*Dataset excerpt*
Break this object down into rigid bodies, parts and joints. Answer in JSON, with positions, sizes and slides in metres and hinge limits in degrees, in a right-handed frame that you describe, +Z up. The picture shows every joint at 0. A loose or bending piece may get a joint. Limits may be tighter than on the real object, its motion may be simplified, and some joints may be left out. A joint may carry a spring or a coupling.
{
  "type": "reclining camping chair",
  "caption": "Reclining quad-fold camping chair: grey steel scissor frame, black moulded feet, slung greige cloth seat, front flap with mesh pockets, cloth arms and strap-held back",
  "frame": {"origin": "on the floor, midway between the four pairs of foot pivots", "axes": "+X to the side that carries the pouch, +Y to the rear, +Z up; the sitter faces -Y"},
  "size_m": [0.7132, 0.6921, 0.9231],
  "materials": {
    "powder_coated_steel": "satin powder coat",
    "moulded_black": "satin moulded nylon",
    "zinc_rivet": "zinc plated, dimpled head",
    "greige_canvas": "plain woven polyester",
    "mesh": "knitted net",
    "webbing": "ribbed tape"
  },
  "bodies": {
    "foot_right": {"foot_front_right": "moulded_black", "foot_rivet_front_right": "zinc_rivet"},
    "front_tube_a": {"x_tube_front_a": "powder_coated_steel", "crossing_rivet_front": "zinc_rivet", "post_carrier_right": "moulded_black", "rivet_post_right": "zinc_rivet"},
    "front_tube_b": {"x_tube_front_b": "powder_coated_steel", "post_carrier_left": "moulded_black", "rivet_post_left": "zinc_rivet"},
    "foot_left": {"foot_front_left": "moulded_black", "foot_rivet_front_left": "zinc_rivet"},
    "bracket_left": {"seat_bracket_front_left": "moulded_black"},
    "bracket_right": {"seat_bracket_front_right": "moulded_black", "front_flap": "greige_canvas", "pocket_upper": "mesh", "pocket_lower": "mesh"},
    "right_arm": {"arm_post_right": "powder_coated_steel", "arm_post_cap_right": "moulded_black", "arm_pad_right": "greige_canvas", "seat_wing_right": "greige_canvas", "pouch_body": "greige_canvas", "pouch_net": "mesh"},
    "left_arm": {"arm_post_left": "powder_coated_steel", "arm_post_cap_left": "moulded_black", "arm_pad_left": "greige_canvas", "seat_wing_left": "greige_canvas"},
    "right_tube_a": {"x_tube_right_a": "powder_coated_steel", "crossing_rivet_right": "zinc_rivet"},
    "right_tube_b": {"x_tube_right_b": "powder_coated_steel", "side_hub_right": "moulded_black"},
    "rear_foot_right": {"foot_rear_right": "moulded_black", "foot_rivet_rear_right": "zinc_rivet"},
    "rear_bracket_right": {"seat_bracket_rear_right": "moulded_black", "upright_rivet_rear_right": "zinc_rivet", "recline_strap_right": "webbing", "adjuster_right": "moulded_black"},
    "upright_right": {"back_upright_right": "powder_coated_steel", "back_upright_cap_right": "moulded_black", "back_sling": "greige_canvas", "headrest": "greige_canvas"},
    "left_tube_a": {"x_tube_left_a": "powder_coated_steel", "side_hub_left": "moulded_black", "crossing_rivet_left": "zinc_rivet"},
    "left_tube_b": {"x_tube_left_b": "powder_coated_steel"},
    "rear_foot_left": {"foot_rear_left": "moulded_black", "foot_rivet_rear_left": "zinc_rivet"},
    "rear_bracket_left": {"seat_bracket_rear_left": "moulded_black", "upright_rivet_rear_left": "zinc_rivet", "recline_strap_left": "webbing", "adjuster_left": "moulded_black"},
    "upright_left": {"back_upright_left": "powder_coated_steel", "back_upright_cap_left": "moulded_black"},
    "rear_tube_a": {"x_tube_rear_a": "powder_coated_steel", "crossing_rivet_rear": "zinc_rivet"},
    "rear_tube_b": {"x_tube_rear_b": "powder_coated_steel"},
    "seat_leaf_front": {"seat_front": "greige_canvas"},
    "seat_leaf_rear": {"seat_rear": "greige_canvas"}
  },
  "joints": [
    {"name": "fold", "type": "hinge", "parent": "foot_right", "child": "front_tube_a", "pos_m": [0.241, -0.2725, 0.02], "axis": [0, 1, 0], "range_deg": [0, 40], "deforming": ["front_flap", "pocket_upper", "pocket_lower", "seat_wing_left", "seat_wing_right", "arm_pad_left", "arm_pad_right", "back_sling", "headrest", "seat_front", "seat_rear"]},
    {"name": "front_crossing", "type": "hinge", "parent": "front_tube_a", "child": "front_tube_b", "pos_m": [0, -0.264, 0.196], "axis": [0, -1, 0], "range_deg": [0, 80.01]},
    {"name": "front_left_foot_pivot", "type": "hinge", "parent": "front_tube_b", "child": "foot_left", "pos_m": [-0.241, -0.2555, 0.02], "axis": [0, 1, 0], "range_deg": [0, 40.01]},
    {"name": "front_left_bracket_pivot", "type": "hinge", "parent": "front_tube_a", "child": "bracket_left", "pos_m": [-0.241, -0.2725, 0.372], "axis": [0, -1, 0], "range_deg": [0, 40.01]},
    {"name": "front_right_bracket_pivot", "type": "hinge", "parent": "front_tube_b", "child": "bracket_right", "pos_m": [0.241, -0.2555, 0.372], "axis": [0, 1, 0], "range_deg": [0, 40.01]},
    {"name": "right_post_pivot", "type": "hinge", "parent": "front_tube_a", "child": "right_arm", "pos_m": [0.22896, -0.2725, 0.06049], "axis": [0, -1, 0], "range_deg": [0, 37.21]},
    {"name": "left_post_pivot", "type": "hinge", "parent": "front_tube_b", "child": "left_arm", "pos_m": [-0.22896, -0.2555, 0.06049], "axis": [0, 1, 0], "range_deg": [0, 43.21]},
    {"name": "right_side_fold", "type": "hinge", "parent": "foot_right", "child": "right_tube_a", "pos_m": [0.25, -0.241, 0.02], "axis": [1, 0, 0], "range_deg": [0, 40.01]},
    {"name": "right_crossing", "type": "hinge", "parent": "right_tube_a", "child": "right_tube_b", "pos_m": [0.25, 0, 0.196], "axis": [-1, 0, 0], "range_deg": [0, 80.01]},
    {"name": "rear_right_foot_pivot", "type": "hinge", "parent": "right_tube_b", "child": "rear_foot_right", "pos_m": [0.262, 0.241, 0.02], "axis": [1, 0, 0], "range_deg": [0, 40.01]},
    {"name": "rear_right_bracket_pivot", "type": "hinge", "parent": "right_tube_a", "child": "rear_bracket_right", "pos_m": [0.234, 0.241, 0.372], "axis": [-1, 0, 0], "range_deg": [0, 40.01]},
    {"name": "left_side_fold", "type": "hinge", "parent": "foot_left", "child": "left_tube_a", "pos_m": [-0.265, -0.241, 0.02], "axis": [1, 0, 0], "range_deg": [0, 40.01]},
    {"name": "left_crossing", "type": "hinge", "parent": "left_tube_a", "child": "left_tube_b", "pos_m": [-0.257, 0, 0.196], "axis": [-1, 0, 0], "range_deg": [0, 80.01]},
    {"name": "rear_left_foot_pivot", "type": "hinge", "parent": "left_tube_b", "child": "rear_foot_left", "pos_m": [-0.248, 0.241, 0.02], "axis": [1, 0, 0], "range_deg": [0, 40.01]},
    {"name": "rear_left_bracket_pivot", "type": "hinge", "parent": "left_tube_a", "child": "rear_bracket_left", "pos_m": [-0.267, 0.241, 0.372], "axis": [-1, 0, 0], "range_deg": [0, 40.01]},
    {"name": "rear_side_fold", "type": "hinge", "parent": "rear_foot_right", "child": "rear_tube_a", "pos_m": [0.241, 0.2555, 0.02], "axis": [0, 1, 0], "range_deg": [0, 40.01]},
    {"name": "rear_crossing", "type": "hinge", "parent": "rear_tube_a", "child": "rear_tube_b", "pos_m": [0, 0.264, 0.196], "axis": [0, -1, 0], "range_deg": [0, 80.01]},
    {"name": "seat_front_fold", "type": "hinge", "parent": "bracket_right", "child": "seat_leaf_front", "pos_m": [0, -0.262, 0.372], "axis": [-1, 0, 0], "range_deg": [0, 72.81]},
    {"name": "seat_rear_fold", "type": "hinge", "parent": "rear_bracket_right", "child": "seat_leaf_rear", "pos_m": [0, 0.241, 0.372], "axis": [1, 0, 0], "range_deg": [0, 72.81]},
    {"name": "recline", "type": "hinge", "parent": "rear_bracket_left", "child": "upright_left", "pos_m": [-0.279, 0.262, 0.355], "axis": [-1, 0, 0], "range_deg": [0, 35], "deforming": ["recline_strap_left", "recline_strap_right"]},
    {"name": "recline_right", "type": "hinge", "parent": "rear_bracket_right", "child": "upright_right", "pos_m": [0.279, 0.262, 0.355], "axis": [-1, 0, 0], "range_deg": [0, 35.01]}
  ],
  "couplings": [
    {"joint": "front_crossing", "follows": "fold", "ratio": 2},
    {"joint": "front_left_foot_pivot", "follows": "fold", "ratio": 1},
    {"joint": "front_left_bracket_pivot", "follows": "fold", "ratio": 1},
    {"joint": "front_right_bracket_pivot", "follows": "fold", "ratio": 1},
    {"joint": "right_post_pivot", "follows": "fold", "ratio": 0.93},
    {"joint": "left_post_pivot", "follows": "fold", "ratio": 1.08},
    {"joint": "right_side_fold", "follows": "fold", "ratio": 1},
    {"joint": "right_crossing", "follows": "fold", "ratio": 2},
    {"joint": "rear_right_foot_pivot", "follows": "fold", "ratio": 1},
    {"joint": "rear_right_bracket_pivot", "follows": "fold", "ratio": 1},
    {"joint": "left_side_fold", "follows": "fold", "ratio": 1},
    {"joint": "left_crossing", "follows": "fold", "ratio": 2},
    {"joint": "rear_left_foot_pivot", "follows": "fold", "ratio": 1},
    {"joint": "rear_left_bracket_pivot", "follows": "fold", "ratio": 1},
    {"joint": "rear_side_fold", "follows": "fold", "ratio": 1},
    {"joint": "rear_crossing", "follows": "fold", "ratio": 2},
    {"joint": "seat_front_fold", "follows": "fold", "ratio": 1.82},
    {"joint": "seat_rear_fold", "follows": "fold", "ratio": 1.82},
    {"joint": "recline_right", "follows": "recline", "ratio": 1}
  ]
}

*What this task involves*
Make a list of all lines in the data that contain "with".

*Answer to the exercise*
Break this object down into rigid bodies, parts and joints. Answer in JSON, with positions, sizes and slides in metres and hinge limits in degrees, in a right-handed frame that you describe, +Z up. The picture shows every joint at 0. A loose or bending piece may get a joint. Limits may be tighter than on the real object, its motion may be simplified, and some joints may be left out. A joint may carry a spring or a coupling.
  "caption": "Reclining quad-fold camping chair: grey steel scissor frame, black moulded feet, slung greige cloth seat, front flap with mesh pockets, cloth arms and strap-held back",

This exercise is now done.